| MATERIAL |
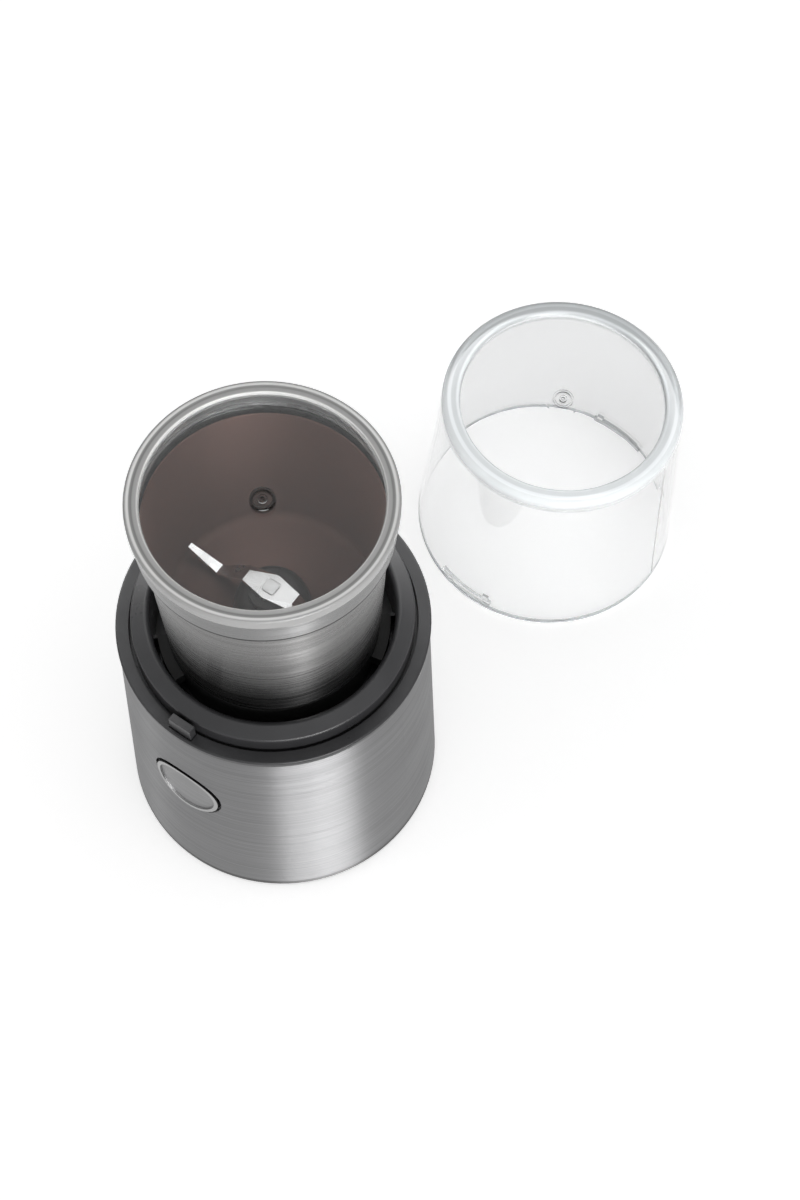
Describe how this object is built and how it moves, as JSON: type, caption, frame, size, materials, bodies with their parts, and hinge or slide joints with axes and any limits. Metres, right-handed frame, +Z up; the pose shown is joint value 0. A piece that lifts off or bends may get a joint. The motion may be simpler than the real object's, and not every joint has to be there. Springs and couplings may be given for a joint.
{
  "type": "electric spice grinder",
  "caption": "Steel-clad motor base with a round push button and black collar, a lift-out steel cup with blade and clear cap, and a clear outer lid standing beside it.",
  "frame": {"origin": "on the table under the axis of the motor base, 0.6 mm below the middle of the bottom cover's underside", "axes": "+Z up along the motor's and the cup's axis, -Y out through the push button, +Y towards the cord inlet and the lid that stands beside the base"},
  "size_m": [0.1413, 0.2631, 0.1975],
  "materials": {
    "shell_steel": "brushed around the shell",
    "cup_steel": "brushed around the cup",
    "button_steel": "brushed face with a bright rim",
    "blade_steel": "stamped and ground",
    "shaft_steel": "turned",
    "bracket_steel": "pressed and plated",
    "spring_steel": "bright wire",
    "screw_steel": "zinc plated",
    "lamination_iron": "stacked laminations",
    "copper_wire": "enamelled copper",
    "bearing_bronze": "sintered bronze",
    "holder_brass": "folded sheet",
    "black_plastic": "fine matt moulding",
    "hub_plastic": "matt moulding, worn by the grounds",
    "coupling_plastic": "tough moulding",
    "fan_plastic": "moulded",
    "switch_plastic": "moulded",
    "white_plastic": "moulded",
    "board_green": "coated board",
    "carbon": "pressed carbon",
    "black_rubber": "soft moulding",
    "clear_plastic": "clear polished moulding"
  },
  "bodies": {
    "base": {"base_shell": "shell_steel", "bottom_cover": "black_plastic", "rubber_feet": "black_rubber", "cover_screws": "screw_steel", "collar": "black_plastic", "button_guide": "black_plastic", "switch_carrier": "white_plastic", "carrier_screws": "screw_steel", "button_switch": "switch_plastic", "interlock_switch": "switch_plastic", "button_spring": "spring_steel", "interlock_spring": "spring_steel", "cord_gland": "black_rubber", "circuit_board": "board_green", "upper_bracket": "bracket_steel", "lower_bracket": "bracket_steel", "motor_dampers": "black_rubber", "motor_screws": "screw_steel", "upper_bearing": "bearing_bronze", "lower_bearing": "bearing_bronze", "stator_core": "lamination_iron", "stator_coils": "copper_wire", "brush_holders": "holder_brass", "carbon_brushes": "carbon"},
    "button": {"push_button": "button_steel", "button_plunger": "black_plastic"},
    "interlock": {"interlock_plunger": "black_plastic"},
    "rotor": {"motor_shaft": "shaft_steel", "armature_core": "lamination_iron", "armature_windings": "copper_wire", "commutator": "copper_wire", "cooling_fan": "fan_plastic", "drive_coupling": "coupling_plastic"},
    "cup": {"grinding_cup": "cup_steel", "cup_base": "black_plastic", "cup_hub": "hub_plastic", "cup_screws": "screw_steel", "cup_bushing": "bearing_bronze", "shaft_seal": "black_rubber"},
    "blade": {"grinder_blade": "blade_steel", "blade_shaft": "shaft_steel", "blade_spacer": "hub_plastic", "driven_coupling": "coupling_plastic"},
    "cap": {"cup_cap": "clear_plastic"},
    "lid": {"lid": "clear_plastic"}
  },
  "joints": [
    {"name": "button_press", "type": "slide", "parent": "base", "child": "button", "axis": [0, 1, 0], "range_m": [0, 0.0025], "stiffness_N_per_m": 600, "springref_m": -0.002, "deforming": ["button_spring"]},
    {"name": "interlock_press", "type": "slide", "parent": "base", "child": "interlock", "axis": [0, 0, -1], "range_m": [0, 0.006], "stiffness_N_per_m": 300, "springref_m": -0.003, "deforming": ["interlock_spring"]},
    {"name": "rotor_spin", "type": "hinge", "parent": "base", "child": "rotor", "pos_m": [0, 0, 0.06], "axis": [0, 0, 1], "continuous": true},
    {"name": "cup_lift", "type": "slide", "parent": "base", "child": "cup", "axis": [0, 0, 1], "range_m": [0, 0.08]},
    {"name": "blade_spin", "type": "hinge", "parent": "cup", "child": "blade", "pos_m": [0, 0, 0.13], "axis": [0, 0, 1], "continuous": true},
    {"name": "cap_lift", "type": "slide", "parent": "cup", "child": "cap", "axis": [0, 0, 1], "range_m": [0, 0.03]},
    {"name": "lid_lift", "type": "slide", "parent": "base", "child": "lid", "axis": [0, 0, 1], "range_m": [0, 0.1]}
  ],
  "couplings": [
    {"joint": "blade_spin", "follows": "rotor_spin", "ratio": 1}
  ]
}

| PROBLEM STATEMENT |
Each line of the listing above should be output exactly.

| WORKED SOLUTION |
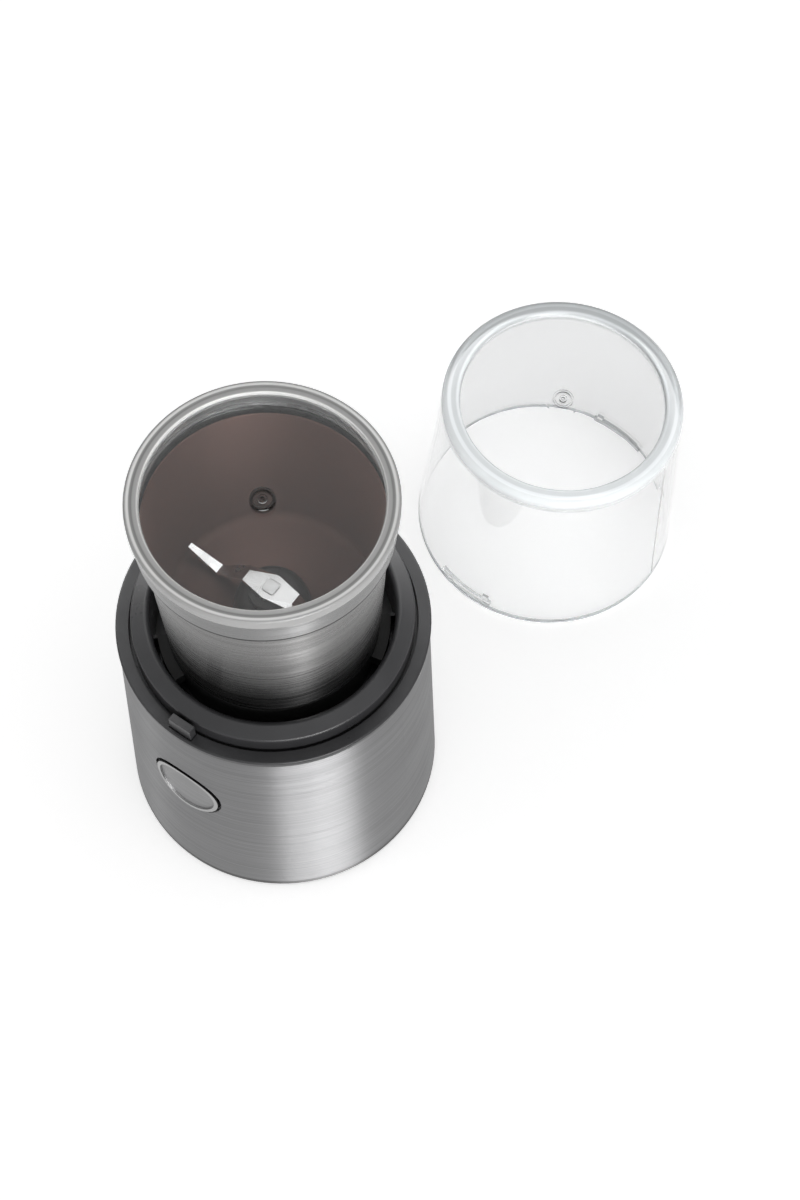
Describe how this object is built and how it moves, as JSON: type, caption, frame, size, materials, bodies with their parts, and hinge or slide joints with axes and any limits. Metres, right-handed frame, +Z up; the pose shown is joint value 0. A piece that lifts off or bends may get a joint. The motion may be simpler than the real object's, and not every joint has to be there. Springs and couplings may be given for a joint.
{
  "type": "electric spice grinder",
  "caption": "Steel-clad motor base with a round push button and black collar, a lift-out steel cup with blade and clear cap, and a clear outer lid standing beside it.",
  "frame": {"origin": "on the table under the axis of the motor base, 0.6 mm below the middle of the bottom cover's underside", "axes": "+Z up along the motor's and the cup's axis, -Y out through the push button, +Y towards the cord inlet and the lid that stands beside the base"},
  "size_m": [0.1413, 0.2631, 0.1975],
  "materials": {
    "shell_steel": "brushed around the shell",
    "cup_steel": "brushed around the cup",
    "button_steel": "brushed face with a bright rim",
    "blade_steel": "stamped and ground",
    "shaft_steel": "turned",
    "bracket_steel": "pressed and plated",
    "spring_steel": "bright wire",
    "screw_steel": "zinc plated",
    "lamination_iron": "stacked laminations",
    "copper_wire": "enamelled copper",
    "bearing_bronze": "sintered bronze",
    "holder_brass": "folded sheet",
    "black_plastic": "fine matt moulding",
    "hub_plastic": "matt moulding, worn by the grounds",
    "coupling_plastic": "tough moulding",
    "fan_plastic": "moulded",
    "switch_plastic": "moulded",
    "white_plastic": "moulded",
    "board_green": "coated board",
    "carbon": "pressed carbon",
    "black_rubber": "soft moulding",
    "clear_plastic": "clear polished moulding"
  },
  "bodies": {
    "base": {"base_shell": "shell_steel", "bottom_cover": "black_plastic", "rubber_feet": "black_rubber", "cover_screws": "screw_steel", "collar": "black_plastic", "button_guide": "black_plastic", "switch_carrier": "white_plastic", "carrier_screws": "screw_steel", "button_switch": "switch_plastic", "interlock_switch": "switch_plastic", "button_spring": "spring_steel", "interlock_spring": "spring_steel", "cord_gland": "black_rubber", "circuit_board": "board_green", "upper_bracket": "bracket_steel", "lower_bracket": "bracket_steel", "motor_dampers": "black_rubber", "motor_screws": "screw_steel", "upper_bearing": "bearing_bronze", "lower_bearing": "bearing_bronze", "stator_core": "lamination_iron", "stator_coils": "copper_wire", "brush_holders": "holder_brass", "carbon_brushes": "carbon"},
    "button": {"push_button": "button_steel", "button_plunger": "black_plastic"},
    "interlock": {"interlock_plunger": "black_plastic"},
    "rotor": {"motor_shaft": "shaft_steel", "armature_core": "lamination_iron", "armature_windings": "copper_wire", "commutator": "copper_wire", "cooling_fan": "fan_plastic", "drive_coupling": "coupling_plastic"},
    "cup": {"grinding_cup": "cup_steel", "cup_base": "black_plastic", "cup_hub": "hub_plastic", "cup_screws": "screw_steel", "cup_bushing": "bearing_bronze", "shaft_seal": "black_rubber"},
    "blade": {"grinder_blade": "blade_steel", "blade_shaft": "shaft_steel", "blade_spacer": "hub_plastic", "driven_coupling": "coupling_plastic"},
    "cap": {"cup_cap": "clear_plastic"},
    "lid": {"lid": "clear_plastic"}
  },
  "joints": [
    {"name": "button_press", "type": "slide", "parent": "base", "child": "button", "axis": [0, 1, 0], "range_m": [0, 0.0025], "stiffness_N_per_m": 600, "springref_m": -0.002, "deforming": ["button_spring"]},
    {"name": "interlock_press", "type": "slide", "parent": "base", "child": "interlock", "axis": [0, 0, -1], "range_m": [0, 0.006], "stiffness_N_per_m": 300, "springref_m": -0.003, "deforming": ["interlock_spring"]},
    {"name": "rotor_spin", "type": "hinge", "parent": "base", "child": "rotor", "pos_m": [0, 0, 0.06], "axis": [0, 0, 1], "continuous": true},
    {"name": "cup_lift", "type": "slide", "parent": "base", "child": "cup", "axis": [0, 0, 1], "range_m": [0, 0.08]},
    {"name": "blade_spin", "type": "hinge", "parent": "cup", "child": "blade", "pos_m": [0, 0, 0.13], "axis": [0, 0, 1], "continuous": true},
    {"name": "cap_lift", "type": "slide", "parent": "cup", "child": "cap", "axis": [0, 0, 1], "range_m": [0, 0.03]},
    {"name": "lid_lift", "type": "slide", "parent": "base", "child": "lid", "axis": [0, 0, 1], "range_m": [0, 0.1]}
  ],
  "couplings": [
    {"joint": "blade_spin", "follows": "rotor_spin", "ratio": 1}
  ]
}